New England Magazine on table. "I looked through it but did not find the piece." I volunteered but he protested, "He is an Agnes-Repplierish sort of a man: smart, bright—but not our man." Directed me to a copy of the Boston Globe on table. "That just came. Will you look through it, to see if there's anything I should hear. And the Transcript, too, take that. I do not seem to have much ambition." I went across the room, turned light up and examined papers, finding in Globe some warm personal item about Mrs. Fairchild, which I read to him. "She is a rare woman. All they say there is true," he declared. Then, "You have written to Forman? I owe Forman a whole lot of stuff: pictures, books, etc. His draft came just before I was taken sick." "Could I send them for you?" "Yes, you could—if you could find them. But that's the rub—to find them! Besides, I am too exhausted to undertake it now." Did he remember Young's quotation on Shelton MacKenzie? "Yes, why?" "McKay tells me MacKenzie's daughter was in after one of your books—that she is an admirer." "So?

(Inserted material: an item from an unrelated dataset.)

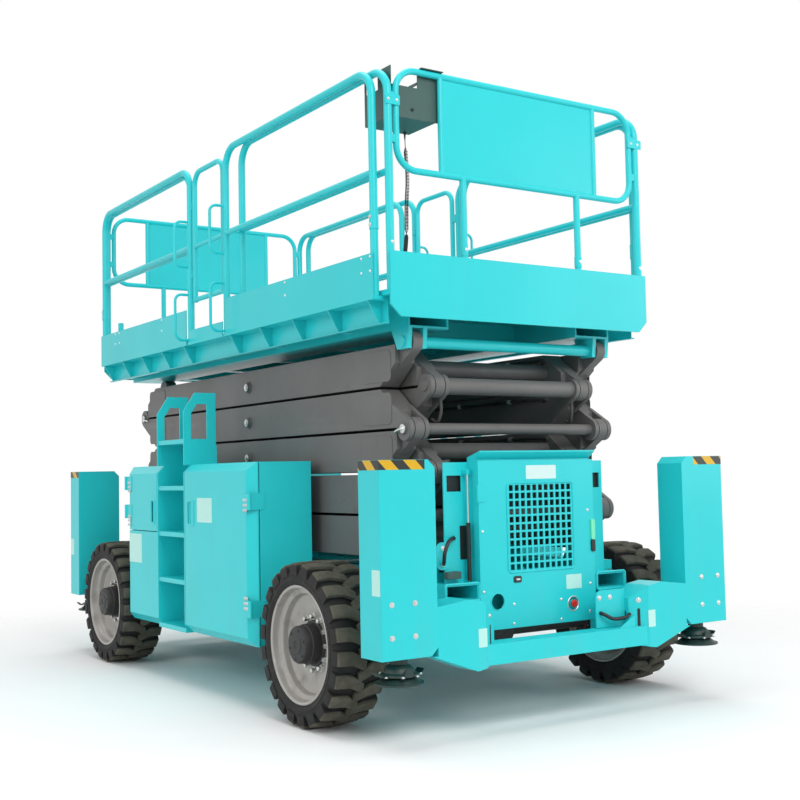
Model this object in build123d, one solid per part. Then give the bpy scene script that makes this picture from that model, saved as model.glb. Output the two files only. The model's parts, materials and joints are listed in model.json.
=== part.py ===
import os
from math import atan2, cos, degrees, hypot, pi, radians, sin, sqrt, tan

from build123d import *

# Rough-terrain scissor lift. Millimetres, +X to the machine's right seen from the front,
# +Y to the rear, +Z up, origin on the ground under the middle of the machine.

# Clearances and sheet
RUN = 0.3            # running gap between a moving piece and what carries it
GAP = 5.0            # free gap beside a moving piece
SHEET = 6.0          # wall of the cabinets and covers
PLATE = 12.0         # welded plate

# Wheels and axles
WHEELBASE = 2840.0
AXLE_Z = 420.0       # height of the wheel centre, tyre outer radius at the lug tips
TYRE_X = 1025.0      # middle of the tyre from the machine's middle
TYRE_W = 290.0
LUG_H = 26.0         # height of a lug
LUG_N = 22           # lugs on each side of a tyre
TYRE_SIDES = 44      # flats round a tyre, twice the lugs
SHOULDER = 34.0      # height of the tyre's slanted shoulder
RIM_R = 294.0        # outer radius of the rim's seat
RIM_WALL = 9.0
RIM_W = 262.0
DISC_X = 40.0        # wheel disc's outer face, outwards from the tyre's middle
DISC_T = 14.0
HUB_R = 100.0
HUB_OUT = 150.0      # hub's outer face, outwards from the tyre's middle
SPINDLE_R = 70.0
KINGPIN_X = 850.0
KINGPIN_R = 26.0
YOKE_Z = 92.0        # kingpin ears above and below the axle
AXLE_BEAM_R = 72.0
DIFF_R = 158.0
DIFF_D = 150.0       # half depth of the differential housing
STEER_ARM = 260.0    # kingpin to tie rod, rearwards
STEER_ARM_IN = 60.0  # kingpin to tie rod, inwards

# Chassis
RAIL_IN = 240.0      # inner face of a chassis rail
RAIL_OUT = 400.0
RAIL_Z0 = 500.0
RAIL_Z1 = 700.0
RAIL_YF = -1850.0    # front end of the rails
RAIL_YR = 1893.0     # rear end of the rails
TRACK_H = 52.0       # height of the upper rail that the sliding arm runs on
CROSS_W = 140.0      # width of a cross beam
BULKHEAD_T = 8.0
BULKHEAD_X = 545.0
BULKHEAD_Z = 1330.0
POCKET_W = 205.0     # fork pocket
POCKET_H = 86.0
POCKET_X = 507.0
POCKET_Z = 672.0
POCKET_Y0 = -1950.0
POCKET_LEN = 620.0
POCKET_WALL = 8.0

# Outriggers
OUTRIG_X0 = 832.0    # inner face of a leg housing
OUTRIG_X1 = 1147.0   # outer face
OUTRIG_Y = 2190.0    # outer end face
OUTRIG_D = 183.0     # depth along the machine
OUTRIG_Z0 = 421.0
OUTRIG_Z1 = 1342.0
OUTRIG_CUT = 38.0    # chamfer at the inner corners
LEG_R = 42.0
PAD_R = 118.0
PAD_Z = 298.0        # underside of the foot pad
PAD_H = 40.0
ARM_Y = OUTRIG_Y     # front plate of the outrigger arms
ARM_D = 171.0
ARM_CUT_X = 92.0     # slanted inner corner of an arm, across the machine
ARM_CUT_Y = 58.0     # and along it
BEAM_Z0 = 341.0
BEAM_Z1 = 442.0
BEAM_D = 110.0
BEAM_IN = 6.0        # beam behind the arms' front plate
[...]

So?"

Entered into talk about the Webster book again, W. still harping upon the idea of the lump sum. "I have been thinking of 200 pages for $250—selections from prose and verse—to be read or set down on the title-page this way: 'Selections'—with the word very conspicuous—'Selections from the Prose and Poetry of Walt Whitman—duly authenticated, or approved, or warranted by him.' That is the idea I would wish followed out, but 'Selections' very conspicuous—as a main point, or the point—and to be fought for as the first condition of a contract. Ask Dave what he thinks of that. The idea of a lump sum satisfies me—to take that and let them go on. But maybe you fellows won't consent to it, and then you will have to hew a road of your own. Anyway, it won't hurt to make a lunge." And again, "The Websterial idea is for money, of course, and so is mine—but I add something to that consideration. But I must not worry myself fingering with the thing—go on, do your best, and what you think and do as best will be good enough to me." I kissed him and retired.

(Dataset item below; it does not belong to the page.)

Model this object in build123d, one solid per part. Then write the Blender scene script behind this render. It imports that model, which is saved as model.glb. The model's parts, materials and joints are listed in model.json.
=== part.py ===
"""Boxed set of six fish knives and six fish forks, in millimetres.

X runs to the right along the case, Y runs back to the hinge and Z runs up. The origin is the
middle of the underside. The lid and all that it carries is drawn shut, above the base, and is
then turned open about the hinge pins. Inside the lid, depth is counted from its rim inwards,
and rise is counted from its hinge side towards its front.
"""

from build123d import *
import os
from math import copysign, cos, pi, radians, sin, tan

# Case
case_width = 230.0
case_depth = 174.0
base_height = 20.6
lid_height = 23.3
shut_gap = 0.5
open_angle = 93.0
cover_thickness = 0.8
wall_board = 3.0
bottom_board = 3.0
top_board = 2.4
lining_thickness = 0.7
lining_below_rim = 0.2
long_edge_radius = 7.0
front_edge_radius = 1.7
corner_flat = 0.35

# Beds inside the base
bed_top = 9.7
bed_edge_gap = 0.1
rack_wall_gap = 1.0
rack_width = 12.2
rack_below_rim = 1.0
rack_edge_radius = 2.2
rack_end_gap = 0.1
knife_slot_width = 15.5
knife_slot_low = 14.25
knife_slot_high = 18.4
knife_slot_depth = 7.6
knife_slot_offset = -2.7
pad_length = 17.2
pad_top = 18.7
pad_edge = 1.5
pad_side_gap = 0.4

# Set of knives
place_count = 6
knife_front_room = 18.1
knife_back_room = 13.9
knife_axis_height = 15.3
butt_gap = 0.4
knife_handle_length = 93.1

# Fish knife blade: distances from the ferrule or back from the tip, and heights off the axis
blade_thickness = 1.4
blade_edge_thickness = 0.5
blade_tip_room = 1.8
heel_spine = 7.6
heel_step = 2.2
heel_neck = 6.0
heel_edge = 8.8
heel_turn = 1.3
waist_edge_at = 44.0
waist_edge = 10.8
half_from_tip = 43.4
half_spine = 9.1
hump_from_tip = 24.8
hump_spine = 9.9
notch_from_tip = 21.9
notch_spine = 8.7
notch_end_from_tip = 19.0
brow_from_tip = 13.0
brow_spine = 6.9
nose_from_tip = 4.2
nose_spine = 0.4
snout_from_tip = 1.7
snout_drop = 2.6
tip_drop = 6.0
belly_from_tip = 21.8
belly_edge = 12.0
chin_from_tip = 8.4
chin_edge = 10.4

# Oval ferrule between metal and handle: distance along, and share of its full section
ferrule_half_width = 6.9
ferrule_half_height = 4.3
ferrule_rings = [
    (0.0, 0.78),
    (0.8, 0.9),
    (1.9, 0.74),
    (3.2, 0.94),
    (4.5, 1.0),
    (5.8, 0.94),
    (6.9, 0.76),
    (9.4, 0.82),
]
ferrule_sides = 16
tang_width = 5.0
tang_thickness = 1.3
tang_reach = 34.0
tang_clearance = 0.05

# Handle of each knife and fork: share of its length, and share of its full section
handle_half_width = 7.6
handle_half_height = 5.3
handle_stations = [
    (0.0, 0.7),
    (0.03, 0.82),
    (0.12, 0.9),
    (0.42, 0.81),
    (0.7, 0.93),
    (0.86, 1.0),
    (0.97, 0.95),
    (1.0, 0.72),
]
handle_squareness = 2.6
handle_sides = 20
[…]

10:35 P.M. Found Longaker there. First he went into room. W. did not notice him. I was there also. We strolled into next room. I said, "Wait—he will tap—he won't be long in that position." And sure enough, soon the tap—Mrs. Keller on duty—he calling her, wishing to be turned. Warrie resting till midnight on account of funeral. We all went into room together.

W.: "Oh! there's Doctor."

L.: "You've had quite a nice sleep."

W.: "I'm half asleep now."

L.: "I was looking in at you a few minutes ago."

W.: "Good. Good."

L. found his head profusely sweating. "You feel warm, do you?"

W.: "Mrs. Keller—you tell Doctor everything—I'm so stupid."

L.: "I won't worry you with many or any question."

W.: "Mrs. Keller will tell you."

L.: "She has been giving me a faithful account." (Tried his pulse.)

Mrs. K.: "Is there anything more, Mr. Whitman?"

W.: "Pull that leg down. Pull it still a little more."

Longaker did his examination quietly. W. closed his eyes, letting all go on. Then L. left the room—we talking together. "He is very weak," said L., and added, "That sweating—profuse sweating—is not a good sign." How was the pulse? "Weaker than when I was here last," adding, "He is getting very thin, very—there don't seem much of him left." W. beginning to get restless. Soon he tapped again. Some brandy—this time, Mrs. Keller proposing—Longaker tasting and admiring the "bouquet." When Mrs. K. went back with the drink, L. attended her and made his brief good-night to W., who had nothing more to say, except as he murmured "good" to the brandy, and, "I am sleepy and stupid," as if by way of apology. Walked to ferry with Longaker, who admitted W.'s bad condition and saw no hope out of it. "This loss will continue," he said. "We cannot say for how long, and finally there will be a break. We must not be surprised to have that come any day."